Usual construction of a sentence:

The following show five ways in which all sentences are constructed.


1.    Subject + intransitive verb

The roof leaked.


2.    Subject + transitive verb + direct object

Bonnie fed the pigeons.


3.    Subject + transitive verb + direct object + object complement 

The boys elected her their leader. (Object complement: their leader)


4.    Subject + linking verb + subject complement

Her boyfriend is a morgue assistant. (Subject complement is noun phrase: a morgue assistant)

Its tail was short and bushy. (Subject complement is adjective phrase: short and bushy)


5.    Subject + transitive verb + indirect object +direct object (+prepositional phrase)

He gave us a warning (about the strong currents in the river).





Adding adjective    

An adjective may be added included in a sentence to describe the subject noun. The descriptive adjective, like most adjectives, comes before the noun.

  • The stray dog barks.  
    (The adjective stray describes the subject noun dog; no direct object.) 


  • Those factory chimneys belch black smoke.    
    (There are two adjectives here: factory, a noun, acts as an adjective to modify the subject noun chimneys, and the adjective black modifies the object smoke.)    





Adding adverb or adverbial phrase    

An adverb describes or modifies a verb in a sentence. An adverbial phrase usually consists of more than one word and acts as an adverb.


  • She smiles happily..

    (The adverb happily describes and follows the verb smiles.)


  • The nurse gently washed his wound.  

    (An adverb may come before a verb that it modifies: gently washed.)  

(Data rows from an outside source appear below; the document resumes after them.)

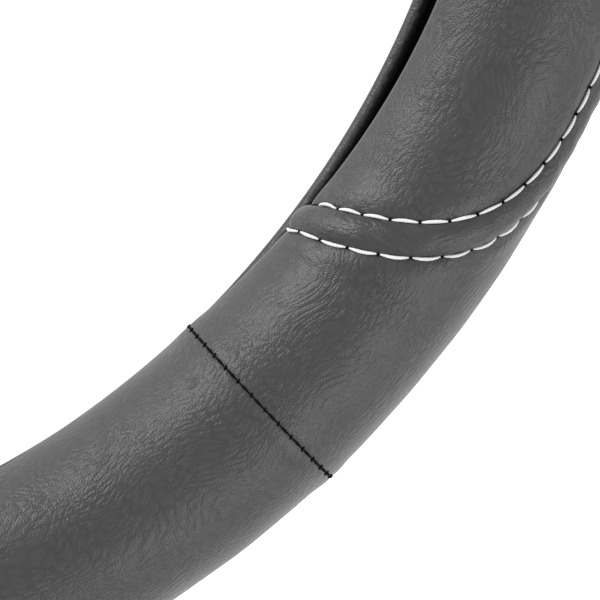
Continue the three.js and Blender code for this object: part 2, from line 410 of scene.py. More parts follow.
@dataclass(frozen=True)
class LaidRow:
    """A row of stitches laid out on the leather."""

    theta: np.ndarray
    phi: np.ndarray
    length: np.ndarray  # along the line up to each place
    start: float  # length before the first hole
    end: float  # length up to the last hole

    @classmethod
    def on(cls, path: StripPath, row: RowLine, spacing: float = 0.1 * MM) -> "LaidRow":
        """Lays a row out beside the strip.

        Args:
            path: The strip's line.
            row: The row.
            spacing: Distance between the places.

        Returns:
            The row's line, which goes 1 mm on past its outermost holes.
        """
        theta, phi = path.whole(row.offset, max(row.overrun, 0.0) + 1 * MM, spacing)
        length = path.form.lengths(theta, phi)
        half = len(phi) // 2
        lip = float(path.form.lips(theta[0])[0])
        start = float(np.interp(-lip, -phi[:half], length[:half])) - row.overrun
        return cls(theta, phi, length, start, float(length[-1]) - start)

    def at(self, where: np.ndarray) -> tuple[np.ndarray, np.ndarray]:
        """Theta and phi at lengths along the line."""
        return np.interp(where, self.length, self.theta), np.interp(where, self.length, self.phi)


def deselect() -> None:
    """Leaves nothing selected, so that an operator acts only on what it is meant for."""
    for obj in bpy.context.selected_objects:
        obj.select_set(False)


def select_only(obj: Object) -> None:
    """Makes one object the only selected and the active one."""
    deselect()
    obj.select_set(True)
    bpy.context.view_layer.objects.active = obj


def coordinates(mesh: Mesh) -> np.ndarray:
    """The mesh's vertices as rows of x, y and z."""
    flat = np.empty(len(mesh.vertices) * 3)
    mesh.vertices.foreach_get("co", flat)
    return flat.reshape(-1, 3)


def shaped_grid(
    name: str, points: np.ndarray, wrap_map: np.ndarray, keep: np.ndarray | None = None
) -> Object:
    """A grid whose vertices are laid on given points.

    Args:
        name: The object's name.
        points: Places, as rows by columns by 3.
        wrap_map: Place of each vertex on the flat hide in metres, as rows by columns by 2.
        keep: Which faces stay, as rows - 1 by columns - 1, or None for all of them.

    Returns:
        The new object.
    """
    rows, columns = points.shape[:2]
    deselect()
    bpy.ops.mesh.primitive_grid_add(x_subdivisions=columns - 1, y_subdivisions=rows - 1, size=2)
    obj = bpy.context.object
    obj.name = name
    mesh = obj.data
    flat = coordinates(mesh)
    column = np.rint((flat[:, 0] + 1) / 2 * (columns - 1)).astype(int)
    row = np.rint((flat[:, 1] + 1) / 2 * (rows - 1)).astype(int)
    mesh.vertices.foreach_set("co", points[row, column].ravel())
    corner = np.empty(len(mesh.loops), dtype=int)
    mesh.loops.foreach_get("vertex_index", corner)
    mesh.uv_layers[0].name = "hide"
    mesh.uv_layers[0].data.foreach_set("uv", wrap_map[row[corner], column[corner]].ravel())
    if keep is not None:
        skin = bmesh.new()
        skin.from_mesh(mesh)
        gone = [
            face
            for face in skin.faces
            if not keep[min(row[v.index] for v in face.verts), min(column[v.index] for v in face.verts)]
        ]
        bmesh.ops.delete(skin, geom=gone, context="FACES")
        skin.to_mesh(mesh)
        skin.free()
    mesh.update()
    return obj


def apply_modifier(obj: Object, kind: str, **settings) -> None:
    """Adds a modifier to an object and applies it."""
    modifier = obj.modifiers.new(kind.title(), kind)
    for name, value in settings.items():
        setattr(modifier, name, value)
    select_only(obj)
    bpy.ops.object.modifier_apply(modifier=modifier.name)


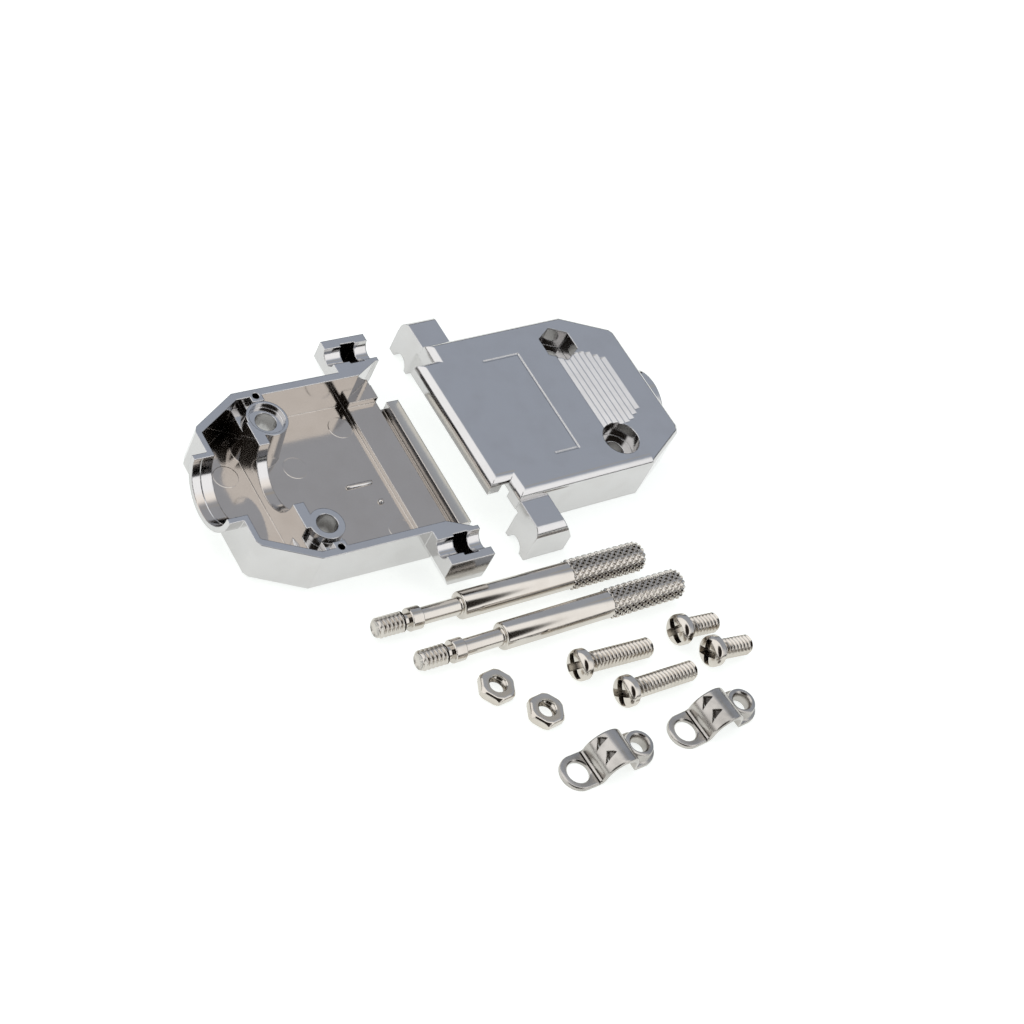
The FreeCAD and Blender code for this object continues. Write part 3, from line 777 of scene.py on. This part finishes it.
def studio_sky():
    """Soft tent: white at the sides and overhead, grey beyond the object, dark at the camera."""
    world = bpy.data.worlds.new("studio")
    bpy.context.scene.world = world
    world.use_nodes = True
    tree = world.node_tree
    where = node(tree, "ShaderNodeTexCoord").outputs["Generated"]
    colour = SKY_WHITE
    for patch, spread in SKY_PATCHES:
        colour = mixed(tree, soft_patch(tree, where, *spread), colour, patch)
    tree.links.new(colour, tree.nodes["Background"].inputs["Color"])


def camera():
    """The photo's camera."""
    data = bpy.data.cameras.new("camera")
    data.sensor_width = SENSOR
    data.sensor_fit = "HORIZONTAL"
    data.lens = LENS
    data.clip_start = NEAREST_METRES
    data.clip_end = FARTHEST_METRES
    holder = bpy.data.objects.new("camera", data)
    bpy.context.scene.collection.objects.link(holder)
    right = CAMERA_RIGHT.normalized()
    back = right.cross(CAMERA_UP).normalized()
    up = back.cross(right)
    turn = Matrix((right, up, back)).transposed().to_4x4()
    holder.matrix_world = Matrix.Translation(ORIGIN + CAMERA_PLACE * MM) @ turn
    bpy.context.scene.camera = holder


def stand_for(pieces, name, material):
    """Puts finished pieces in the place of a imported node."""
    for piece in pieces:
        give(piece, material)
        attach(piece, "root")
        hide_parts(name)


def main():
    shell_plate = plated_metal(
        "bright_nickel_on_casting", (0.606, 0.597, 0.593), (0.55, 0.535, 0.525),
        roughness=0.06, ripple=0.10, grain=0.10, corner=0.22, inside=1.0)
    screw_plate = plated_metal(
        "nickel_on_rolled_steel", (0.625, 0.585, 0.53), (0.49, 0.44, 0.385),
        roughness=0.10, ripple=0.05, grain=0.15, corner=0.06)
    thumb_plate = plated_metal(
        "nickel_on_turned_steel", (0.605, 0.57, 0.525), (0.51, 0.47, 0.42),
        roughness=0.08, ripple=0.04, grain=0.12, corner=0.05)
    clamp_plate = plated_metal(
        "satin_nickel_on_strip", (0.51, 0.485, 0.455), (0.13, 0.125, 0.115),
        roughness=0.18, ripple=0.25, grain=0.15, corner=0.12)
    for name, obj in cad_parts.items():
        if name.startswith("shell"):
            give(obj, shell_plate)
    for name, place in THUMBSCREWS.items():
        stand_for([thumbscrew(name, *place)], name, thumb_plate)
    for name, place in PAN_SCREWS.items():
        stand_for(pan_screw(name, *place), name, screw_plate)
    for name, place in NUTS.items():
        stand_for([hexagon_nut(name, *place)], name, screw_plate)
    for name, place in CLAMPS.items():
        stand_for([cable_clamp(name, *place)], name, clamp_plate)
    for name, side_up in (("shell_inside_up", True), ("shell_outside_up", False)):
        marks = casting_marks(name, side_up)
        give(marks, shell_plate)
        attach(marks, "root")
    white_floor()
    studio_sky()
    camera()
    bpy.context.scene.view_settings.view_transform = "Standard"


main()
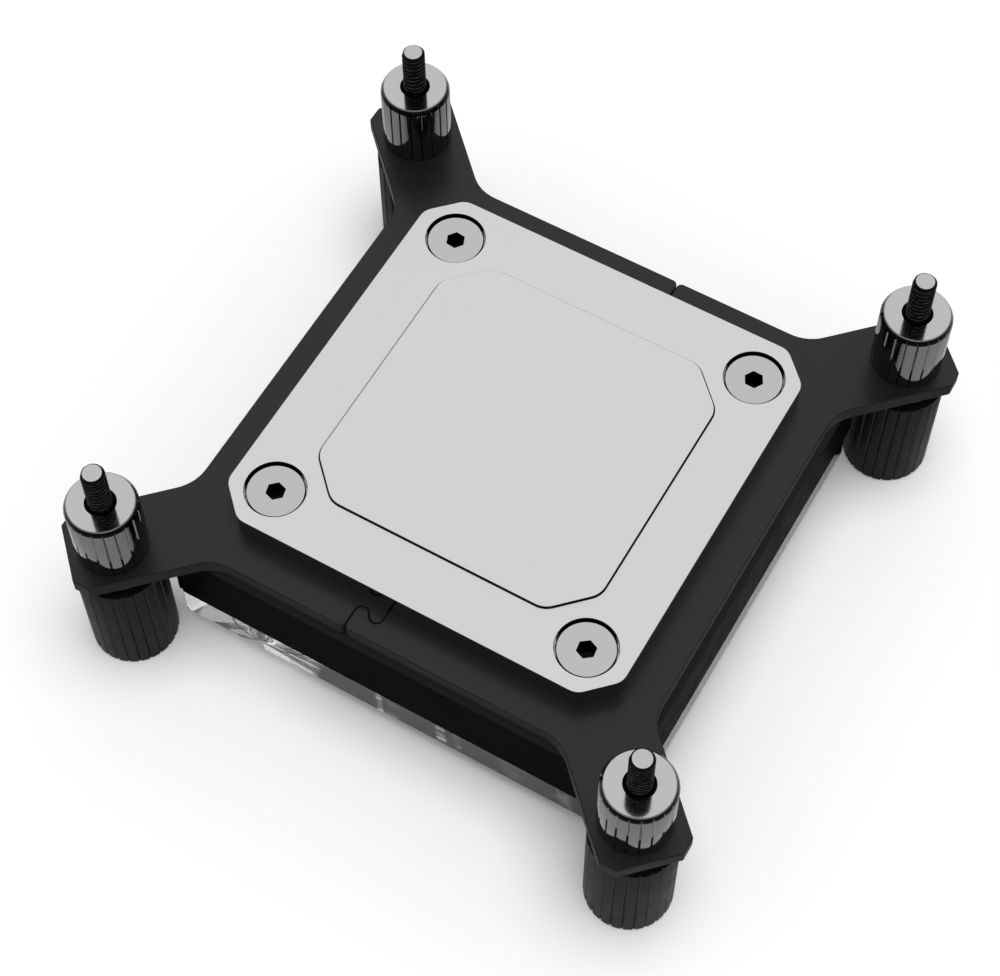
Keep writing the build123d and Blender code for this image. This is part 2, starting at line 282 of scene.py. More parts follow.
def tone_group(name):
    """Uneven tone: a colour that a mask makes a little lighter or darker."""
    tree, source, sink = group_tree(
        name,
        [("Colour", "NodeSocketColor", (0.5, 0.5, 0.5, 1)), ("Mask", "NodeSocketFloat", 0.5),
         ("Amount", "NodeSocketFloat", 0.1)],
        [("Colour", "NodeSocketColor")])
    calc = Calc(tree)
    centred = calc.math("SUBTRACT", source.outputs["Mask"], 0.5)
    gain = calc.math("MULTIPLY_ADD", centred, source.outputs["Amount"], 1.0)
    scaled = calc.node("ShaderNodeVectorMath")
    scaled.operation = "SCALE"
    calc.link(source.outputs["Colour"], scaled.inputs[0])
    calc.link(gain, scaled.inputs["Scale"])
    calc.link(scaled.outputs[0], sink.inputs["Colour"])
    return tree


def polish_group(name):
    """Uneven polish: a roughness between two values, driven by a mask."""
    tree, source, sink = group_tree(
        name,
        [("Mask", "NodeSocketFloat", 0.5), ("Smooth", "NodeSocketFloat", 0.2),
         ("Rough", "NodeSocketFloat", 0.4)],
        [("Roughness", "NodeSocketFloat")])
    mask, smooth, rough = (source.outputs[label] for label in ("Mask", "Smooth", "Rough"))
    calc = Calc(tree)
    calc.link(calc.ramp(mask, *NOISE_SPAN, smooth, rough), sink.inputs["Roughness"])
    return tree


# Painted glints that glow as bars on the flange's seat: middle and reach in millimetres along the front, and
# strength
GLINT_BARS = (
    (-3.9, 0.6, 0.75), (-1.9, 1.3, 0.16), (5.9, 1.0, 0.5), (8.6, 0.8, 0.16), (17.1, 2.0, 0.1),
    (24.7, 1.8, 0.1))
BAR_LEVEL = 24.35 * MM  # how far to the front the middles of the bars are given
BAR_SLANT = 0.25
BAR_CORE = 0.5  # the part of its reach over which a bar has its full strength
LEFT_END = (-13 * MM, -15 * MM)  # from here to here the bars give way to facets
FACETS = (260.0, 90.0)  # how many to a metre, along the front and across
FACET_CHANCE = (0.1, 0.7)
FACET_LIGHT = (0.1, 1.0)
RING_MIDDLE = (-22.6 * MM, -19.6 * MM)
RING_RADIUS = 6.1 * MM
RING_HALF_WIDTH = 0.2 * MM
FRONT_STRIP = -17 * MM  # the painted glints lie in front of this line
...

  • He snored softly during the lecture.

    (The adverb softly modifies the verb snored. The adverb phrase during the lecture also modifies the same verb.)






An adverb (in bold) is usually placed between the subject and the verb.

  • He often looks at the night sky for UFOs.
  • She always grumbles about the weather and the rain.
  • Tom seldom talks to anyone except his dogs.  





Some adverbs can be used at the beginning or end of a sentence.

  • Normally, she would say 'no', but this time she said 'maybe.'
  • Laughing whenever he likes is not behaving normally 





More about sentence    

A sentence must not lack a subject or verb. They are essential components in a sentence, unless the subject is an implied one, in which case the subject is not mentioned on the sentence.  

  • No: Saw him running in the rain the other day. (No subject)
  • Yes: I/We/He/She/They/Johnny saw him running in the rain the other day.   
  • No: You on a rollercoaster yesterday? (No main verb)
  • Yes: You rode on a rollercoaster yesterday? 
  • No: I feeling tired the whole day. (No auxiliary verb) 
  • Yes: I am feeling tired the whole day. 





A sentence must not have the wrong form of verb used in it.

  • No: That big woman fallen heavily to the ground. 
  • Yes: That big woman fell heavily to the ground.  
  • No: He has showed her how to catch big butterflies. 
  • Yes: He showed her how to catch big butterflies.
  • Yes: He has shown her how to catch big butterflies.  





Words and phrases should be put in their rightful places.  

  • No: The policeman is a very brave man who caught the thief

  • Yes: The policeman who caught the thief is a very brave man.   
    (The adjective clause in bold is rightfully placed in the middle of a sentence.)  





Time and place in a sentence.

Time is usually placed at the end of a sentence.

  • I remember the Prime Minister shook me warmly by the hand in 1999.

Time may also be placed at the start of a sentence.

  • In 1999, I wanted to propose to her, but I was afraid of being rejected.





Place comes before time in all cases.

  • No: I was imprisoned in 1999 in that country. 
  • Yes: I was imprisoned in that country in 1999.